The Old Educator's Weekly Column from the Piqua Daily Call

Volume 11 Article 28

 

PARENTING TIPS FROM THE OLD EDUCATOR

Stand Back to Measure Achievement

 

For every new problem, there is an old answer out there waiting to be rediscovered. Like a ghost from the past, it whispers that others have been there before and a solution is close at hand.

 

We’ve all been faced with the proposition of compromising our position about something we care about. It’s sometimes tough making decisions and living with choices. Our peers judge us by our actions on difficult matters. Achievement is measured in different ways.

 

A summer project involved repainting a 12’ high red, white and blue light house. It was built around a dead Ash tree at the front of our property. The frame was anchored into the tree and then covered with treated lumber and plywood. After two years, the paint started chipping and the treated plywood was “bleeding” through.

 

The six-sided structure has a glass enclosed light at the top with a blue roof and side panels, highlighted with white stars. Painting where the red and white panels come together was a challenge. It was difficult not getting white paint on the red and red on the white. Painter’s tape helped but it wasn’t enough. I got more frustrated attempting to get a straight line with each application. Finally, I just decided to stop. Anyone looking for imperfection can surely find it. By my measurement, it will have do.

 

Arthur Radburn, former military leader, suggested, “Half the art of knowing what to do is to know when to stop. Some people continue pressing for perfection when they would be better off stopping sooner.” I would have been better off and less frustrated by stopping after the second attempt to get the red/white lines perfect. Besides, the people who “boat by” our place and use the lighthouse as a landmark, won’t notice the imperfections.

 

Half the wisdom of parenting is knowing when to stop. Some parents expect children to accomplish more than they are capable. Children may not be able to reach lofty goals established by parents.

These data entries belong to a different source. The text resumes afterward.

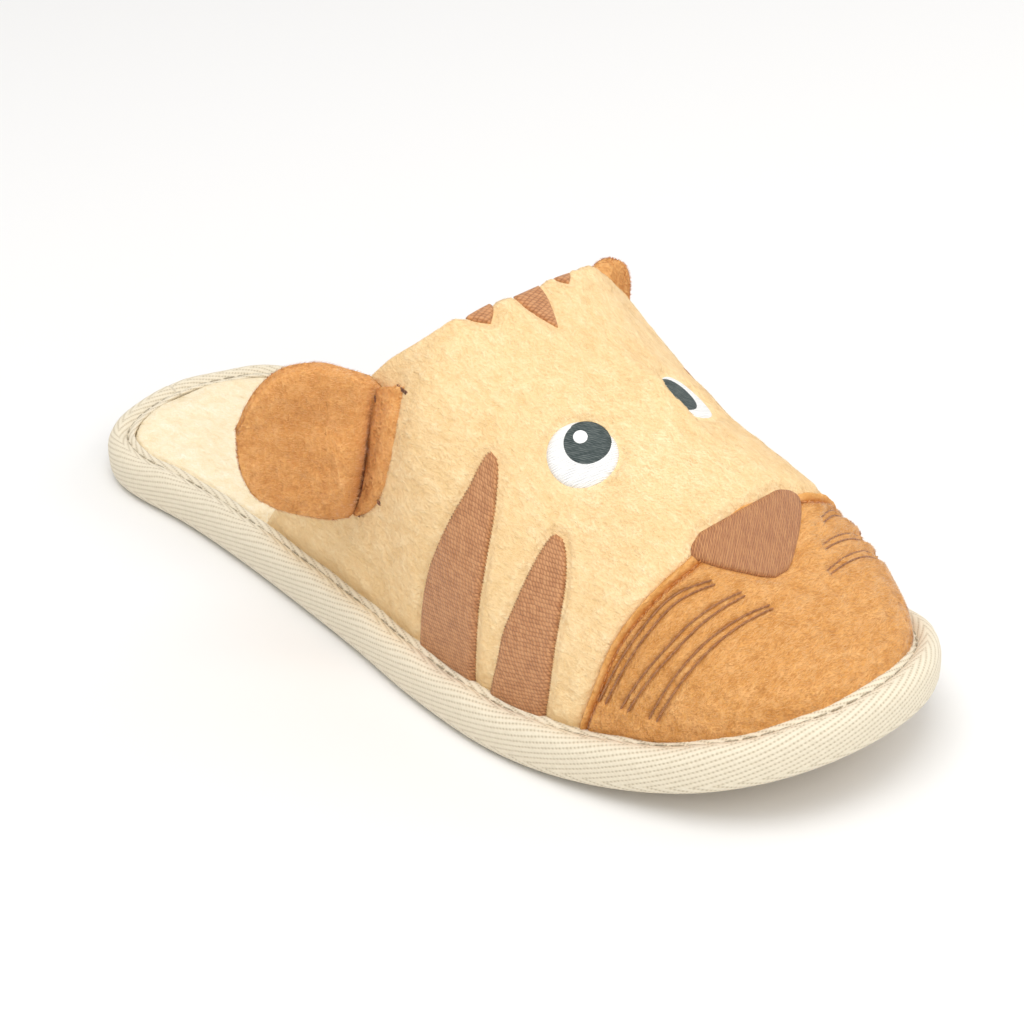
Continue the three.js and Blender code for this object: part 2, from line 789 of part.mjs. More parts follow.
// Forehead stripes: three points that hang down from the collar's edge.
function foreheadStripe({ across, width, reach }) {
  const frame = motifFrame(1, Math.PI / 2);
  const spans = 2;
  const collarInset = 0.6;
  const middle = faceShift + across;
  const base = underMotif(frame, middle, 0);
  const foot = collarY(base.angle) - collarTopY - collarInset;
  const places = foreheadRows.map(({ back, half }) => {
    const row = [];
    for (let i = 0; i <= spans; i += 1) {
      const x = middle + half * width * (i / spans - 0.5);
      row.push(underMotif(frame, x, foot - reach * (1 - back)));
    }
    return row;
  });
  return patchSolid(places, motifLift, motifThickness);
}
for (const stripe of foreheadStripes) {
  addPart(stripe.name, foreheadStripe(stripe), brownThread);
}

// An ear on the right side; the left one is mirrored afterwards.
function ear({ reach, sweep, rise }) {
  const tabFront = smoothCurve(tabRows, 'up', 'front');
  const tabFold = smoothCurve(tabRows, 'up', 'fold');
  const spans = 8;
  const ups = Array.from({ length: spans + 1 }, (_, j) => j / spans);
  const angleAt = (up) => {
    return THREE.MathUtils.degToRad(THREE.MathUtils.lerp(tabBottomAngle, tabTopAngle, up));
  };
  const onTab = (up, share, height) => {
    const along = THREE.MathUtils.lerp(tabFront(up), tabFold(up), share);
    return onVamp(yAt(along), angleAt(up), height);
  };
  const foldMiddle = clearance + tabThickness / 2;
  const nearFold = 0.92;
  const frontEdge = 0.6;
  const bottom = onTab(0, 1, foldMiddle);
  const top = onTab(1, 1, foldMiddle);
  const up = top.clone().sub(bottom);
  const foldLength = up.length();
  up.normalize();
  const sweepAngle = THREE.MathUtils.degToRad(sweep);
  const riseAngle = THREE.MathUtils.degToRad(rise);
  const outward = new THREE.Vector3(
    -Math.cos(sweepAngle) * Math.cos(riseAngle),
    Math.sin(sweepAngle) * Math.cos(riseAngle),
    Math.sin(riseAngle),
  );
  const facing = up.clone().cross(outward).normalize();
  const outer = [];
  const inner = [];
  for (const share of [0, 0.5, nearFold]) {
    const height = clearance + tabThickness * (share === 0 ? frontEdge : 1);
    outer.push(ups.map((v) => onTab(v, share, height)));
    inner.push(ups.map((v) => onTab(v, share, clearance)));
  }
  for (const row of earRows) {
    const fill = Math.sin(Math.PI * Math.min(row.reach, 0.98)) ** 0.5;
    outer.push([]);
    inner.push([]);
    for (const v of ups) {
      const along = THREE.MathUtils.lerp(row.bottom, row.top, v) * foldLength;
      const point = bottom.clone().addScaledVector(up, along);
      point.addScaledVector(outward, row.reach * reach);
      const round = Math.sqrt(Math.max(1 - (2 * v - 1) ** 4, 0));
      const half = (earEdge + (earPadding - earEdge) * fill * round) / 2;
      outer.at(-1).push(point.clone().addScaledVector(facing, half));
      inner.at(-1).push(point.clone().addScaledVector(facing, -half));
    }
  }
  return shellSolid(outer, inner);
}
for (const row of ears) {
  const geometry = ear(row);
  addPart(row.name, row.side > 0 ? geometry : mirrored(geometry), orangePlush);
}

export default slipper;
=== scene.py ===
import math
import bmesh
import bpy
import numpy as np
from mathutils import Matrix, Vector, kdtree, noise


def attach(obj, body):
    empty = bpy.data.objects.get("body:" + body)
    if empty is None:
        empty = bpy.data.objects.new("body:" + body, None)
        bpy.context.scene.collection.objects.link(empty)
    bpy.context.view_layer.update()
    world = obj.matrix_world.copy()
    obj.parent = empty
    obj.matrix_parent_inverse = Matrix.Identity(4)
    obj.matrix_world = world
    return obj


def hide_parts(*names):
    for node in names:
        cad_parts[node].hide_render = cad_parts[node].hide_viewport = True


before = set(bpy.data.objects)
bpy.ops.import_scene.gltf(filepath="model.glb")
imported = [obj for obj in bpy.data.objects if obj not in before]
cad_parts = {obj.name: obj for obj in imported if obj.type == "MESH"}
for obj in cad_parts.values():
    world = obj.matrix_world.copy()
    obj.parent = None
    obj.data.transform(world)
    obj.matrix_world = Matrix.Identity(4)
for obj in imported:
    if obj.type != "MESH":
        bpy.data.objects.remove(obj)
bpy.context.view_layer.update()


# Studio: a pale floor, a wide soft lamp overhead, weaker ones at the toe and far side. The
# camera has the photo's angle and distance. This section is in metres, all others in mm.
scene = bpy.context.scene
scene.view_settings.view_transform = "Standard"
MM = 0.001
AIM_HEIGHT, CAMERA_DISTANCE, FLOOR_REACH = 0.020, 0.5837, 6
turn, tilt, roll = math.radians(-43.11), math.radians(29.79), math.radians(-1.98)
back = Vector((math.sin(turn) * math.cos(tilt), -math.cos(turn) * math.cos(tilt), math.sin(tilt)))
level = Vector((math.cos(turn), math.sin(turn), 0))
upright = back.cross(level)
right = level * math.cos(roll) + upright * math.sin(roll)
top = upright * math.cos(roll) - level * math.sin(roll)
camera = bpy.data.objects.new("camera", bpy.data.cameras.new("camera"))
camera.matrix_world = Matrix.Translation(Vector((0, 0, AIM_HEIGHT)) + back * CAMERA_DISTANCE) @ Matrix(
    (right, top, back)).transposed().to_4x4()
camera.data.lens = 92.91
camera.data.shift_x = 0.0279
camera.data.shift_y = -0.00525
camera.data.clip_start = 0.01
scene.collection.objects.link(camera)
scene.camera = camera


def wire(node, inputs):
    """Fills a node's inputs: a socket or a formula is linked in, any other value is set."""
    for label, value in inputs.items():
        value = getattr(value, "socket", value)
        if isinstance(value, bpy.types.NodeSocket):
            node.id_data.links.new(value, node.inputs[label])
        else:
            node.inputs[label].default_value = value
    return node


def make(tree, kind, inputs=None, **settings):
    """A new node with its settings and inputs."""
    node = tree.nodes.new(kind)
    for label, value in settings.items():
        setattr(node, label, value)
    return wire(node, inputs or {})


world = bpy.data.worlds.new("soft_room")
world.use_nodes = True
wire(world.node_tree.nodes["Background"], {"Color": (1.0, 0.985, 0.965, 1), "Strength": 0.66})
scene.world = world


def soft_lamp(name, place, aim_height, size, power, color=(1, 1, 1)):
    """A square lamp that looks at a height above the middle of the floor."""
    lamp = bpy.data.objects.new(name, bpy.data.lights.new(name, "AREA"))
    lamp.data.size = size
    lamp.data.energy = power
    lamp.data.color = color
    lamp.location = place
    aim = Vector((0, 0, aim_height)) - Vector(place)
    lamp.rotation_euler = aim.to_track_quat("-Z", "Y").to_euler()
    scene.collection.objects.link(lamp)


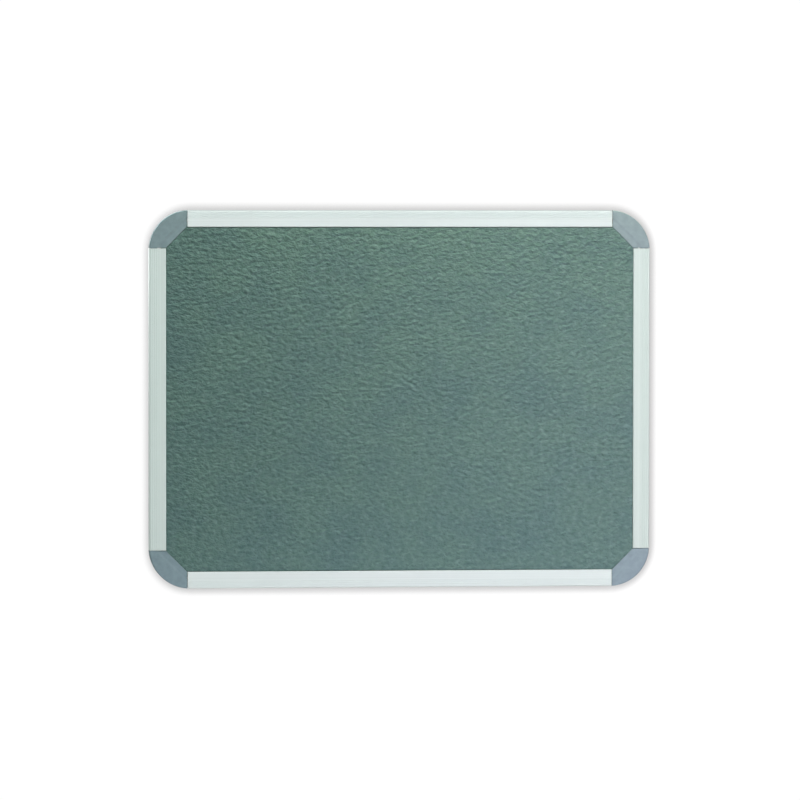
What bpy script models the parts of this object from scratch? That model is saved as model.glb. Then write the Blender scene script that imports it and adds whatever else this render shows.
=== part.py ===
"""A wall-hung felt notice board: a felt-faced softboard panel in an aluminium frame,
with four moulded corner caps whose pull-off covers hide the wall screws.

Everything is modelled with the board lying on its back: x runs to its right, y to its top edge
and z from the wall, at zero, to the front. An empty then stands it up, facing -Y with +Z up.
"""

import math

import bmesh
import bpy
from mathutils import Matrix, Vector

MM = 0.001
ROOT_TWO = math.sqrt(2)

# The whole board
BOARD_WIDTH = 600 * MM
BOARD_HEIGHT = 450 * MM

# Room left between pieces that touch, and how far a cut runs past what it cuts
GAP = 0.3 * MM
OVERRUN = 2 * MM

# The panel's layers, and the room around the panel's edge in the frame
BACKING_THICKNESS = 2.5 * MM
CORE_THICKNESS = 9 * MM
FELT_THICKNESS = 2.5 * MM
PANEL_EDGE_ROOM = 0.6 * MM

# The rails: a closed chamber along the outside and an open channel for the panel inside it
RAIL_FACE = 20 * MM
RAIL_WALL = 1.4 * MM
RAIL_FOOT = 2 * MM
CHAMBER_WIDTH = 8.6 * MM
REAR_LIP = 6.6 * MM
RAIL_OUTER_RADIUS = 1.8 * MM
RAIL_LIP_RADIUS = 1 * MM
RAIL_ARC_STEPS = 6

# The shallow flat between the grooves and the bead along each rail's inner edge
BEAD_WIDTH = 2.4 * MM
FLAT_WIDTH = 7.8 * MM
FLAT_RECESS = 0.15 * MM

# The fine grooves along the outer part of each rail's face
GROOVE_COUNT = 3
GROOVE_INSET = 3.3 * MM
GROOVE_PITCH = 2.4 * MM
GROOVE_WIDTH = 0.8 * MM
GROOVE_DEPTH = 0.35 * MM
GROOVE_FLOOR_SHARE = 0.5

# The corner caps: square with the rails, round outside, cut off at 45 degrees inside; their
# arc's radius is a little more than their size, so they are flatter than a quarter circle
CAP_SIZE = 44.7 * MM
CAP_ARC_EXTRA = 3.3 * MM
CAP_END_GAP = 0.8 * MM
CAP_WALL = 2 * MM
CAP_OVERLAP = 4.4 * MM
CAP_WEB = 2 * MM
CAP_ARC_STEPS = 32
BEVEL_SEGMENTS = 3

# The tongues that reach from a cap into the chambers of its two rails
TONGUE_LENGTH = 30 * MM
TONGUE_ROOT = 1 * MM

# The wall screw's hole through the cap's floor, with a raised seat around it
WALL_HOLE_RADIUS = 2.5 * MM
WALL_SEAT_RADIUS = 5.5 * MM
WALL_SEAT_HEIGHT = 1.5 * MM

# The cover over the wall screw: a flat field, and a lower band along the cut-off edge
COVER_EDGE_RADIUS = 1.1 * MM
BAND_EDGE_RADIUS = 0.5 * MM
BAND_WIDTH = 5.6 * MM
BAND_DROP = 0.5 * MM
BAND_SLOPE_WIDTH = 4 * MM
BAND_SLOPE_STEPS = 6

# The cover's two pegs, the bosses that they press into, and the notch for prising it off
PEG_RADIUS = 1.4 * MM
PEG_LENGTH = 8 * MM
PEG_SPREAD = 15 * MM
PEG_INSET = 5.35 * MM
BOSS_WALL = 1.3 * MM
COIN_NOTCH_WIDTH = 10 * MM
COIN_NOTCH_DEPTH = 1.2 * MM

# The self-tapping screws that hold the rails on the tongues, from behind
SCREW_INSET = 20 * MM
SCREW_HEAD_RADIUS = 2.7 * MM
SCREW_HEAD_HEIGHT = 1.4 * MM
SCREW_HEAD_CROWN = 0.5 * MM
SCREW_CORE_RADIUS = 1.05 * MM
SCREW_CREST_RADIUS = 1.45 * MM
SCREW_LENGTH = 10 * MM
SCREW_POINT = 2 * MM
SCREW_PITCH = 1.6 * MM
SCREW_NECK = 1.8 * MM
SCREW_SIDES = 12
DRIVE_LENGTH = 3 * MM
DRIVE_WIDTH = 0.6 * MM
DRIVE_DEPTH = 0.6 * MM
HOLE_SIDES = 24

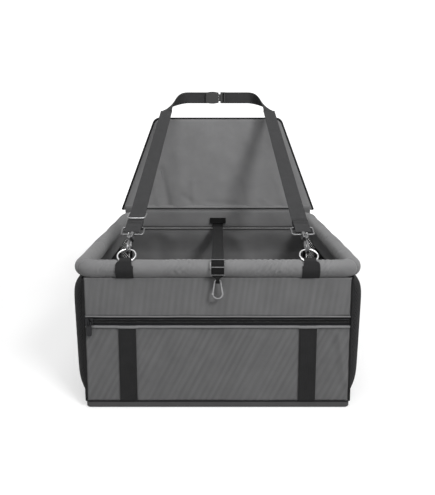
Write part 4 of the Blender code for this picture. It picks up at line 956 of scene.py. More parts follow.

All A’s may not be within their grasp, but a “best effort” can be expected. The focus should be on praise and encouragement to do better.

 

Wisdom, compassion, virtue and common sense are like the four wheels of a wagon we place children in when taking them for a ride. We have to decide what to do with a wobbly wheel or one that falls off to provide the smoothest ride. Parents should strive to make the good in children better and their better best, while listening to the whispers of the past.

 

We should stand back and use a standard of measurement comfortable for both parents and children, while accepting imperfection. After several attempts at achievement, we ought to know when to stop and simply enjoy them for what and who they are.